Sometimes one sees that the color and texture of the chimney mud is different at different levels of the chimney. This is a sign that there are different types of soil layers below the surface. As the crawfish burrows down, it brings up soil from different layers and deposits the pellets of mud at the top of the chimney.
How do they make them? No, they don’t have little backhoes or dredges. They actually use their legs and mouth parts to dig up mud and make it into a little ball called a pellet. Each pellet is taken to the surface (the crawfish moves through the burrow looking like a fullback carrying a football) and placed on top of the existing chimney. The next pellet is set beside the first. This continues, much like a brick layer putting bricks on a surface, then making another layer, etc. until a building is totally bricked. The crawfish makes the chimney out of many, many pellets of mud. Take a close look the next time you see a chimney and you will clearly see this neat system.
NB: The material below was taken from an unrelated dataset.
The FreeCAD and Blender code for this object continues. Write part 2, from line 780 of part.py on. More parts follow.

Why do they build chimneys? This is not completely known, but there are a couple of theories.
The crawfish has to dig its burrow. As it does so, it has to do something with the mud. If it took the mud outside the burrow and crossed the ground to dispose of it, it would be vulnerable to predators. To avoid that, they learned to build the chimney, thus never leaving the entrance to the burrow. If you ever approach a chimney and the crawfish is visible, you will see how quickly it can fall/run back down the tunnel.
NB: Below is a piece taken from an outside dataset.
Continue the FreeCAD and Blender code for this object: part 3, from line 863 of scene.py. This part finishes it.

Many animals are known to construct their burrows in such a fashion that they enhance the flow of air through the tunnels. It is known that the water in crawfish tunnels may get low in oxygen. It may be that the chimneys help air flow into the burrows so that oxygen can be absorbed in the water.
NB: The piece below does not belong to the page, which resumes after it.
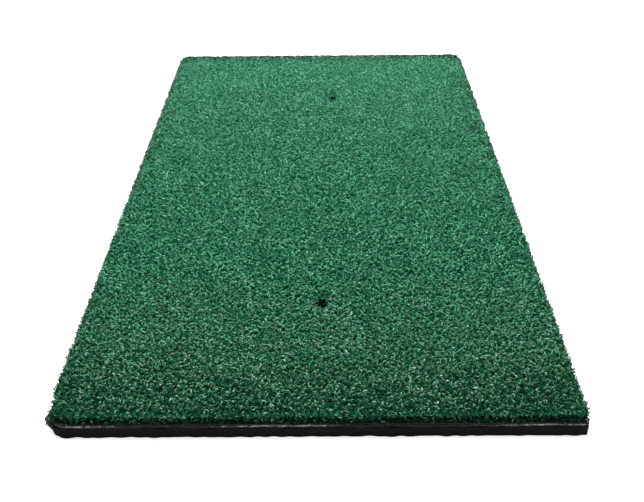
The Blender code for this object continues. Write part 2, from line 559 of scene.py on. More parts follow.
def cloth_material(dust):
    """Black woven tape backing: flat tapes one over, one under."""
    material, graph, shader = new_material("woven_backing", 0.55, Sheen_Weight=0.1)
    where = object_place(graph)
    split = graph.add("ShaderNodeSeparateXYZ", {0: where})
    tape_widths = (TAPE_WIDTH, TAPE_WIDTH * 1.6)
    waves = []
    for axis, width in enumerate(tape_widths):
        turn = graph.math("MULTIPLY", split.outputs[axis], math.pi / width)
        waves.append(graph.math("SINE", turn))
    crossing = graph.math("MULTIPLY", waves[0], waves[1])
    crown = graph.math("ABSOLUTE", crossing)
    over = graph.math("GREATER_THAN", crossing, 0.0)
    body = graph.blend(over, (0.005, 0.006, 0.005, 1), (0.010, 0.011, 0.010, 1))
    shaded = graph.blend(1.0, body, graph.ramp(crown, [(0.0, grey(0.3)), (0.5, grey(1.0))]), "MULTIPLY")
    dusted = use_group(graph, dust, {"Where": where, "Colour": shaded, "Amount": 0.02})
    graph.feed(shader.inputs["Base Color"], dusted)
    graph.feed(shader.inputs["Roughness"], graph.ramp(crown, [(0.0, grey(0.8)), (1.0, grey(0.4))]))
    emboss(graph, shader, crown, strength=0.7, depth=0.0002)
    return material


# ---------------------------------------------------------------- cut sheets

SHEET_CORNER_RADIUS = 1.5 * MM
RIM_POINT_STEP = 1.5 * MM
CORNER_SLIDE = 5.0 * MM
CORNER_SLIDE_REACH = 12 * MM
CORNER_SPREAD = 2.0 * MM
CORNER_SPREAD_REACH = 4 * MM
CORNER_BULGE = 1.8 * MM
CORNER_BULGE_REACH = 9 * MM
BULGE_SIDEWAYS = 0.77
BULGE_FORWARDS = 0.63
CORNER_RAGGEDNESS = 0.25 * MM
KNIFE_SLOW_WAVE = 18 * MM
KNIFE_QUICK_WAVE = 3.5 * MM
RIM_SHARES = (0.94, 0.97)
NOISE_WAVES = 7
PUNCH_SIDES = 48
PUNCH_OVERSHOOT = 5 * MM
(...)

What happens to burrowed crawfish during droughts? Crawfish routinely plug the openings of their burrows with mud during dry periods. This is especially true of horizontal burrows near the surface, since the crawfish can’t move deeper to remain wet. As the water table drops in more vertical burrows, the animal moves further down (this is the same response they have to cold weather - they move down to warmer water levels).
A major difficulty is that, over time, oxygen may be depleted in the burrow water. When this happens, the crawfish may position itself just above the water, thus keeping the gills wet and absorbing oxygen from the air in the burrow.
Where do crawfish lay their eggs? They lay their eggs in their burrow, and hold them attached to little appendages under the tail called swimmerets, or pleopods. As long as oxygen levels in the burrow water are high, the adult keeps the eggs under water. As the oxygen drops, the adult keeps the eggs moist, but gets them out of the water, thus allowing them to absorb oxygen from the air. The eggs usually hatch in the burrows, and begin to grow. Since there is a restricted amount of food available in the burrow, the youngsters consume infertile eggs and the carcasses of deceased siblings. Indeed, they will kill one another in order to survive. Once the rains begin and pools reform on the surface, all the crawfish move out of the burrow and into the surface environment. The babies usually stay with mom for a short period, but eventually get on with life and disperse throughout the realm.
How many crawfish per burrow system? Usually one, but there may be a male and female present. Once eggs are laid, the male typically stays near the entrance and the female remains deeper in the burrow.
Published in In The Wild, Louisiana Levant Magazine, June 21, 2007.